In Flanders, the OSLO (Open Standard for Linking Organizations) initiative is creating Linked Data vocabularies for different domain models, as well as application profiles, which define how to use a vocabulary for a certain registry (Buyle, 2019). The semantic interoperability which is created this way across Flemish datasets creates a decentralized knowledge graph across the Flemish government. Datasets such as the road registry, points of interest, waterways, Flemish “subsoil” database, etc. have become semantically annotated, and can thus be programmed to be automatically adopted and integrated in Urban Digital Twins.
In order to describe algorithms and functions, the Function Ontology6 was developed in prior work (De Meester, 2016). It introduces a data model, specification, and ontology to semantically declare and describe functions independently of the used technology. This way, it allows to declare and use actionable events in semantic applications, without restricting the use to programming languagedependent implementations. The ontology allows for extensions, and is proposed as a possible solution for semantic applications in various domains.
Urban Digital Twins are applicable to various domains (air quality, traffic, people flows, water quality, flood prediction, …) which each have their own logic and semantic scope. The main question is: “How can developers of Urban Digital Twins make their algorithms interoperable across different domains and IoT datasets?”. For example, how can an air quality model use the data that is produced by a traffic model, to make predictions on air quality, based on a prediction of the amount of motorized vehicles at a specific location?
In order to allow such interoperability between the various algorithms and the Urban Digital Twin platform, the PhD student will study four entangled sub-problems:
(i) Describing predictive models
This has been described as one of the big opportunities in Digital Twin design by the Open Data Institute (O’Donnell, 2019 ). However, no concrete solution has been formulated yet. The PhD student will research whether the Function Ontology (De Meester, 2016) can be extended to describe Digital twin Algorithms.
(ii) Data publishing strategies for timeseries
Once semantically described using e.g., NGSI-LD or W3C SSN/SOSA, publishing timeseries in an API still poses multiple challenges such as, how much of the history needs to be retained and published, what statistical summaries must be calculated by the server, or how to choose an optimal sampling strategy. Predictive models can rely on the timeseries’ properties to speed up querying, and reliably compare timeseries against each other. One such technique is the recent Matrix Profile (Imani 2018) that allows to precompute discords, motifs and snippets for enabling faster processing of data for timeseries analysis. The PhD student will extend the state of the art and apply these techniques within a Linked Data context.

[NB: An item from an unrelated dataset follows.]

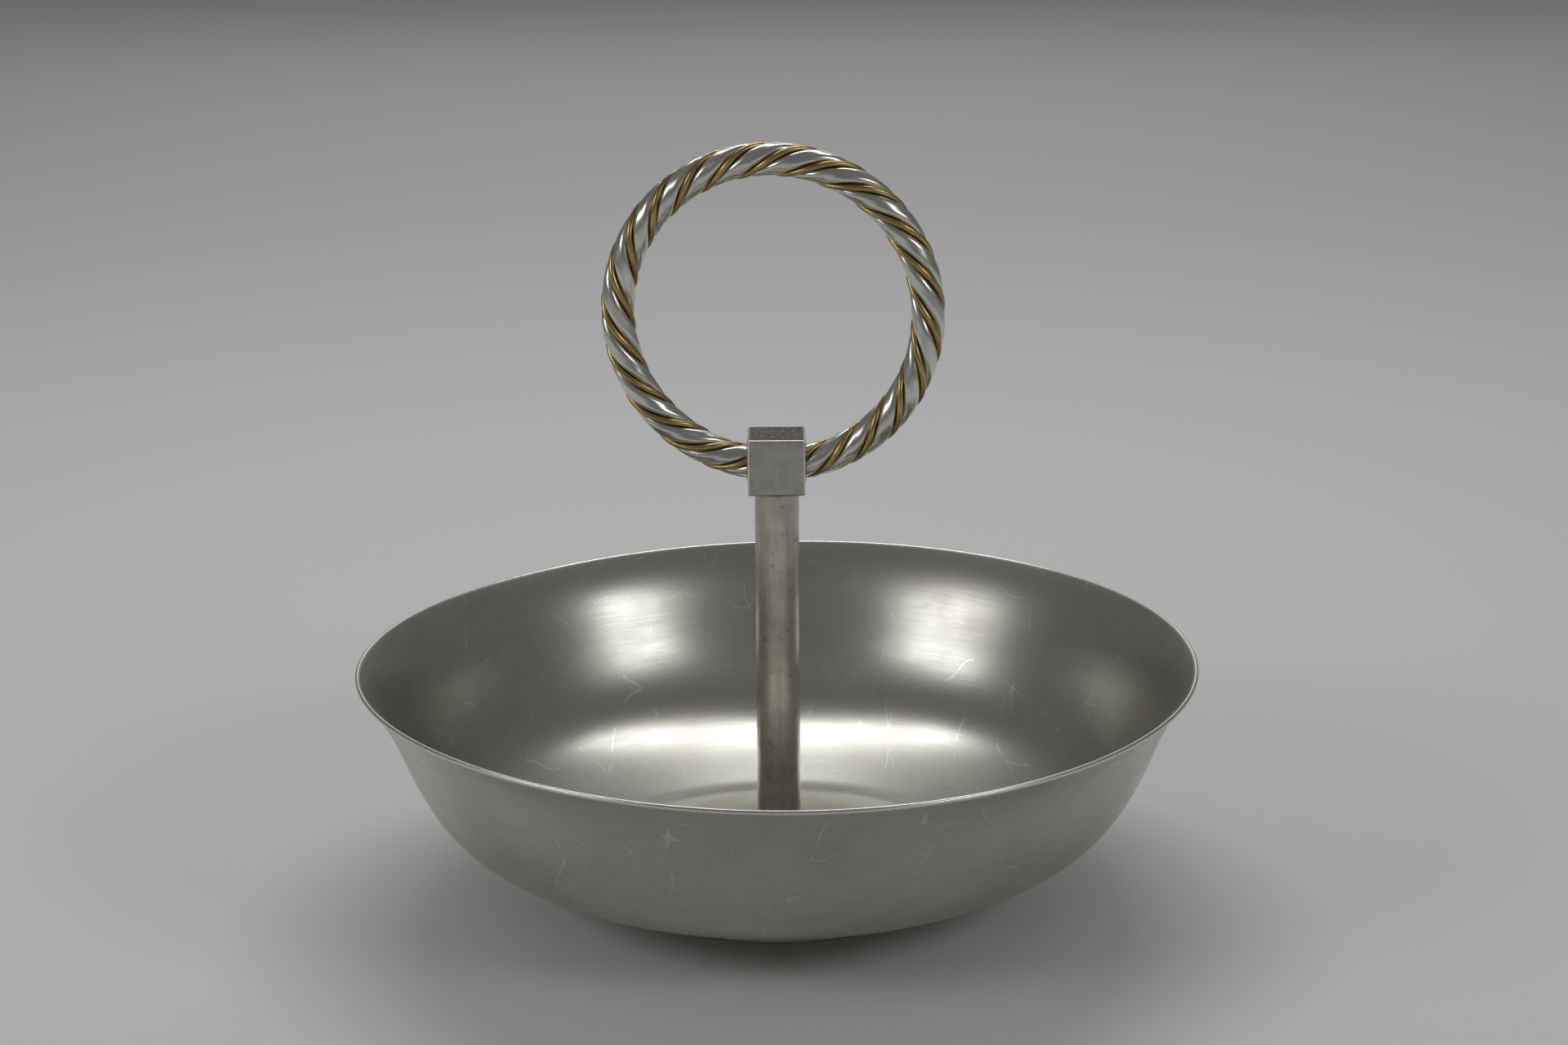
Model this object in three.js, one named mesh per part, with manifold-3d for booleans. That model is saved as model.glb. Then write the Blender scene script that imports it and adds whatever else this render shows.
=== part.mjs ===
// A round pewter bowl on a low foot ring, lifted by a twisted ring on a central post.
// Millimetres, +Z up, the origin on the table under the middle of the bowl, the front towards -Y.
import * as THREE from "three";
import { mergeVertices } from "three/addons/utils/BufferGeometryUtils.js";
import Module from "manifold-3d";

const wasm = await Module();
wasm.setup();

// Bowl: the outer face of the wall, from the edge of the flat floor to the lip
const RIM_RADIUS = 145;
const RIM_HEIGHT = 80.7;
const LIP_ANGLE = 45;
const WAIST_RADIUS = 128.5;
const WAIST_HEIGHT = 52;
const WAIST_ANGLE = 67;
const FLOOR_RADIUS = 68.5;
const FLOOR_SLOPE = 18.5;
const BELLY_FULLNESS = 0.45;
const LIP_FULLNESS = 0.35;
const WALL_THICKNESS = 1.6;
const FLOOR_BEND = 5;

// Foot ring under the floor
const FOOT_HEIGHT = 8.2;
const FOOT_RADIUS = 57;
const FOOT_WALL = 3;
const FOOT_FLARE = 1.2;
const FOOT_CHAMFER = 0.6;

// Post and the square collar block on its top
const POST_DIAMETER = 15.1;
const POST_LENGTH = 133.1;
const POST_CHAMFER = 0.5;
const SPIGOT_DIAMETER = 8;
const SPIGOT_LENGTH = 2;
const BLOCK_SIZE = 19.5;
const BLOCK_EDGE = 0.8;

// Ring handle: strands and groove wires laid round one circle
const RING_RADIUS = 52.4;
const RING_YAW = 6;
const RING_OFFSET = -1;
const RING_END_GAP = 0.6;
const LAYS = 3;
const STRAND_DIAMETER = 4.94;
const STRAND_LAY_RADIUS = 3.1;
const WIRE_DIAMETER = 2.16;
const WIRE_LAY_RADIUS = 4.7;

// Twist of the rope, in degrees: its rate round the ring, its start, and the hand's unevenness
const TWIST_RATE = 7.09;
const TWIST_START = -136;
const UNEVEN_ONCE = { sway: 10.7, at: -110.8 };
const UNEVEN_TWICE = { sway: 17.4, at: -25.4 };

// Screw and washer that hold the post to the floor from below
const SCREW_DIAMETER = 5;
const SCREW_LENGTH = 14;
const SCREW_HEAD_DIAMETER = 9;
const SCREW_HEAD_HEIGHT = 3;
const SLOT_WIDTH = 1.2;
const SLOT_DEPTH = 1.4;
const WASHER_DIAMETER = 20;
const WASHER_THICKNESS = 1.2;

// Clearances
const SOLDER_GAP = 0.1;
const SEAT_GAP = 0.3;
const HOLE_CLEARANCE = 0.3;

// Fineness of the faceting
const BOWL_SEGMENTS = 64;
const ROUND_SEGMENTS = 28;
const CURVE_STEPS = 8;
const STRAND_STEPS = 84;
const STRAND_SIDES = 8;
const WIRE_SIDES = 6;
const BORE_STEPS = 72;
const BORE_SIDES = 16;

// Places that follow from the sizes
const floorTop = FOOT_HEIGHT + WALL_THICKNESS;
const postBottom = floorTop + SOLDER_GAP;
const postTop = postBottom + POST_LENGTH;
const blockBottom = postTop + SOLDER_GAP;
const blockCentre = blockBottom + BLOCK_SIZE / 2;
const ringCentre = blockCentre + Math.sqrt(RING_RADIUS ** 2 - (BLOCK_SIZE / 2) ** 2);
const wireReach = WIRE_LAY_RADIUS + WIRE_DIAMETER / 2;
const strandReach = STRAND_LAY_RADIUS + STRAND_DIAMETER / 2;
const boreRadius = Math.max(wireReach, strandReach) + SEAT_GAP;
const screwHole = SCREW_DIAMETER / 2 + HOLE_CLEARANCE;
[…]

(iii) Describing derived datasets
When a Digital Twin is confronted with multiple datasets, a query planner needs to be able to automatically select the right datasets for the model. Therefore, it needs to understand whether
certain timeseries are derived from each other and in what way. The PhD student will study how to describe derived timeseries and how to publish these in a Web API.
(iv) Multi-layered Digital Twin architectures
Combining the ideas described in (I), (ii) and (iii), the PhD student will be able to devise a multilayered digital twin architecture, where all involved stakeholders can play their part.
In prior work, Imec experimented in the context of Microsoft’s Azure Digital Twin infrastructure as well as in the Digital Twin Consortium’s7 Taxonomy and Semantics workgroup. Further expanding this line of inquiry could allow imec to acquire a central position in the Urban Digital Twin domain, both locally in Flanders, where Urban Digital Twins are rapidly gaining traction, as well as internationally.